Trump has faced such a moment before – one that would have certainly drawn swift, almost predictable condemnations from his recent predecessors, regardless of party. As a candidate and now as president, when racial tensions flared or fringe groups rallied around his message, Trump has shown uncharacteristic caution and a reluctance to distance himself from the hate.

At times, his approach has seemingly inflamed racial tensions in a deeply divided country while emboldening groups long in the shadows.

On Saturday, as Trump read slowly through a statement about the clashes that left dozens injured and one woman dead, he condemned hatred, bigotry and violence "on many sides". The president was silent when journalists asked whether he rejected the support of nationalist groups.

That silence was cheered by the white supremacist website Daily Stormer: "When asked to condemn, he just walked out of the room.
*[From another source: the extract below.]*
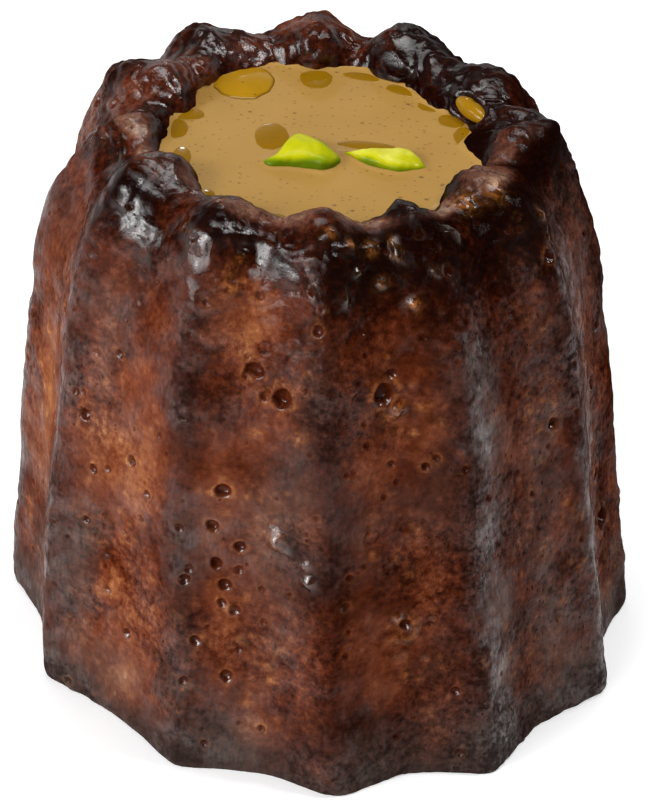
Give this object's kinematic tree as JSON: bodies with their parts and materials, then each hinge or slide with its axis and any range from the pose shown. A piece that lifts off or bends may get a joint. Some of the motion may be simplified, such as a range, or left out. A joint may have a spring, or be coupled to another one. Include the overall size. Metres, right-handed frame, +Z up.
{
  "type": "canele",
  "caption": "Small fluted cake with a dark glazed crust, a lobed rim round a shallow dish of tan cream, and two slivers of pistachio on the cream.",
  "frame": {"origin": "middle of the base, on the surface that the cake stands on", "axes": "+Z up, the shorter extent; the pictured side faces -Y, and +X is to its right"},
  "size_m": [0.055, 0.055, 0.0502],
  "materials": {
    "crust": "glossy caramelised crust, pitted and wrinkled",
    "cream": "smooth satin cream with fine dark specks",
    "pistachio": "satin cut nut",
    "oil": "glossy amber oil"
  },
  "bodies": {
    "root": {"pastry": "crust", "cream": "cream", "pistachio_left": "pistachio", "pistachio_right": "pistachio"}
  },
  "joints": []
}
Really, really good. God bless him."

Trump denies that he's racist or sympathetic to such groups. Son-in-law Jared Kushner, the grandson of Holocaust survivors, and daughter Ivanka, who converted to Judaism, are among those who have defended the president against those charges.

'Right to the gutter'

Still, he has a history of engaging in high-profile, racially fraught battles.
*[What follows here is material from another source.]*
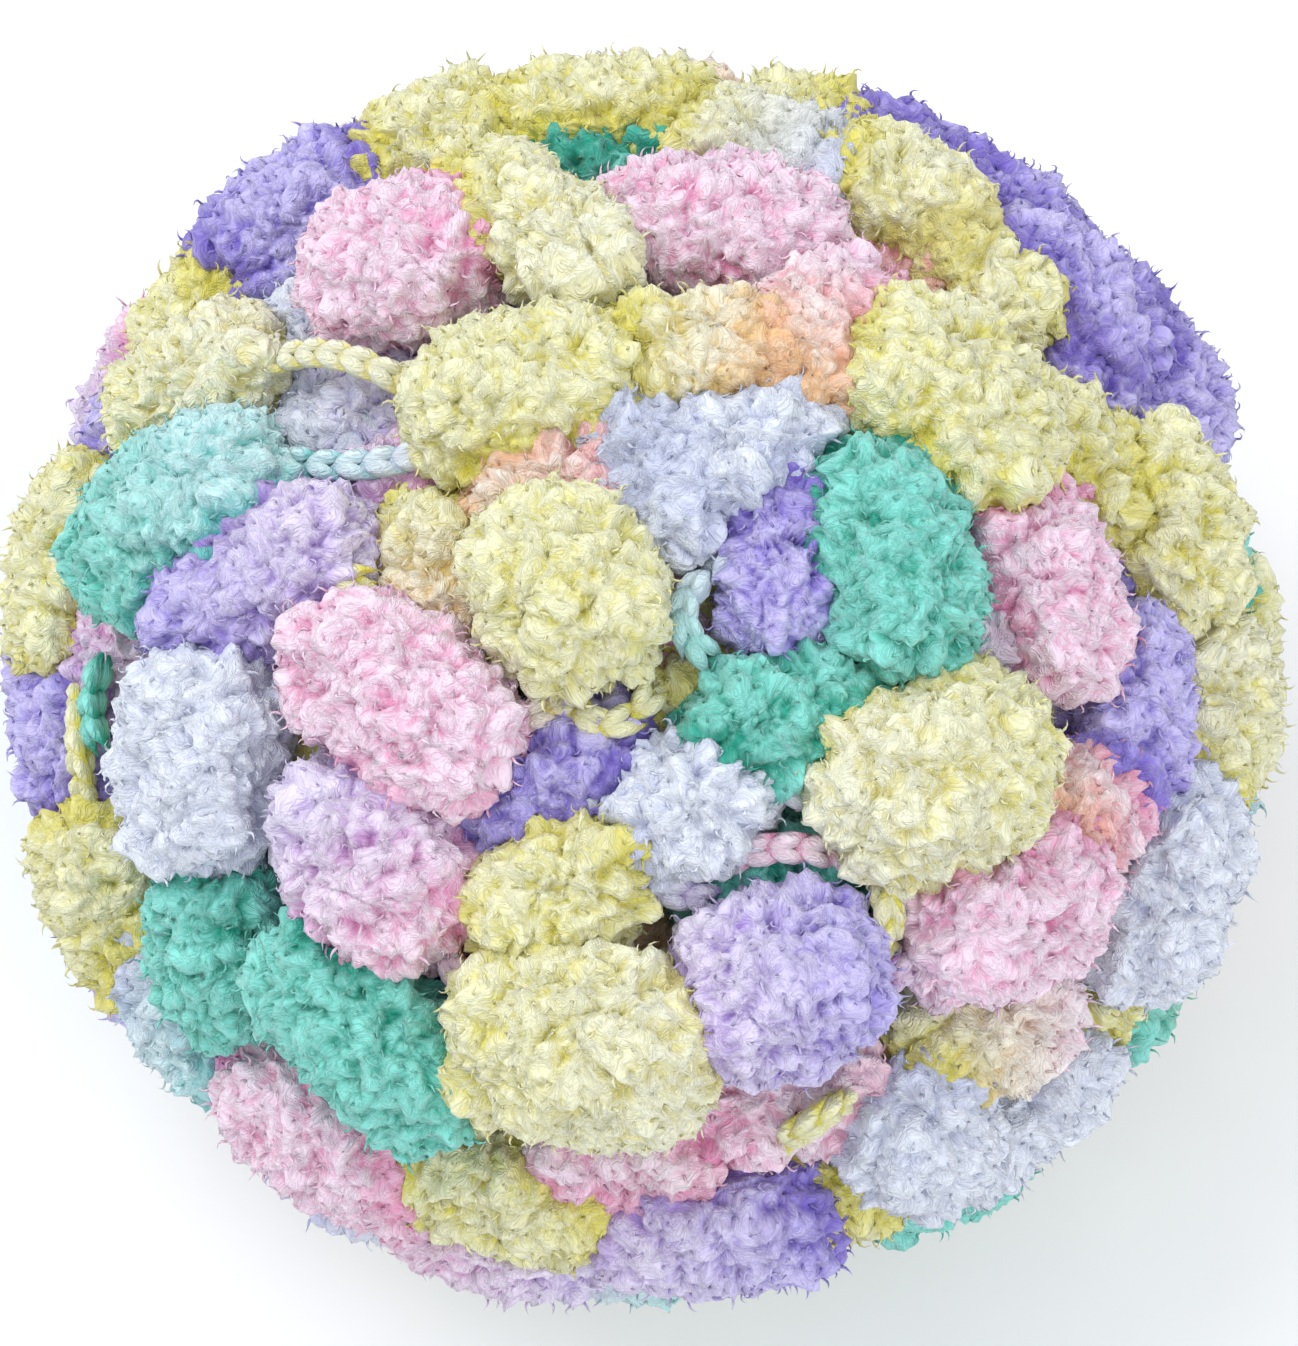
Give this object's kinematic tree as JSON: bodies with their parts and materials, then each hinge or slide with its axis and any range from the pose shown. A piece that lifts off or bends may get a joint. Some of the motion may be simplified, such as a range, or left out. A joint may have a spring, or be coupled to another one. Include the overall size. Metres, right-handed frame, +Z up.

Early in his career as a developer, Trump fought charges of bias against blacks seeking to rent at his family-owned apartment complexes. He long promoted the lie that the nation's first black president, Barack Obama, was not born in the United States. As a candidate, he proposed temporarily banning Muslims from the United States.

He retweeted a post from accounts that appeared to have ties to white nationalist groups. And he was slow to reject the endorsement of former KKK leader David Duke.

Some of the president's friends and advisers have argued that Trump is simply refusing to bend to liberals' desire for political correctness. A boastful, proudly disruptive politician, Trump often has been rewarded for saying impolite and impolitic things. Some supporters cheered him for being someone who said what they could not.

Democrats frequently assert that Trump sees a political advantage in courting the support of the far right. Indeed, he has benefitted politically from the backing of media outlets such as Breitbart or InfoWars. They have consistently promoted Trump and torn down his opponents, sometimes with biased or inaccurate reports.

Charlottesville's mayor, Democrat Mike Signer, said on Sunday that Trump made a choice during his campaign to "go right to the gutter, to play on our worst prejudices".

"I think you are seeing a direct line from what happened here this weekend to those choices," Signer said on CBS' "Face the Nation".

'It's evil'

White House senior adviser Steve Bannon ran Breitbart before joining Trump's campaign, and several of the president's other aides believe Bannon continues to have influence over the website. In Devil's Bargain, a new book about his role in the Trump campaign, Bannon is quoted as saying that attempts by Democratic presidential nominee Hillary Clinton to tie Trump to the alt-right and nationalists did not move voters.

"We polled the race stuff and it doesn't matter," Bannon said, according to the book.

But there is no reliable public polling on the scope of Trump's support among those with white nationalist leanings or the percentage of the electorate they comprise. The reaction from Republicans following Trump's statement on Saturday suggests there may be greater political risks for the president in aligning himself with bigoted groups.

"The president needs to step up today and say what it is," said Sen. Cory Gardner, R-Colo., who was one of several GOP lawmakers urging Trump to be more strident in calling out the nationalists and neo-Nazis that gathered in Charlottesville. Gardner said plainly: "It's evil. It's white nationalism."

By Sunday, the White House was scrambling to try to clean up the president's statement. The White House issued a statement saying the president does condemn "white supremacists, KKK, neo-nazi and all extremist groups".

The spokesperson who issued the statement refused to be named. And the president himself remained silent.

That left Vice President Mike Pence, travelling in South America, to offer the kind of comment Trump's critics sought from the White House: "We have no tolerance for hate and violence, white supremacists or neo-nazis or the KKK. These dangerous fringe groups have no place in American public life and in the American debate, and we condemn them in the strongest possible terms."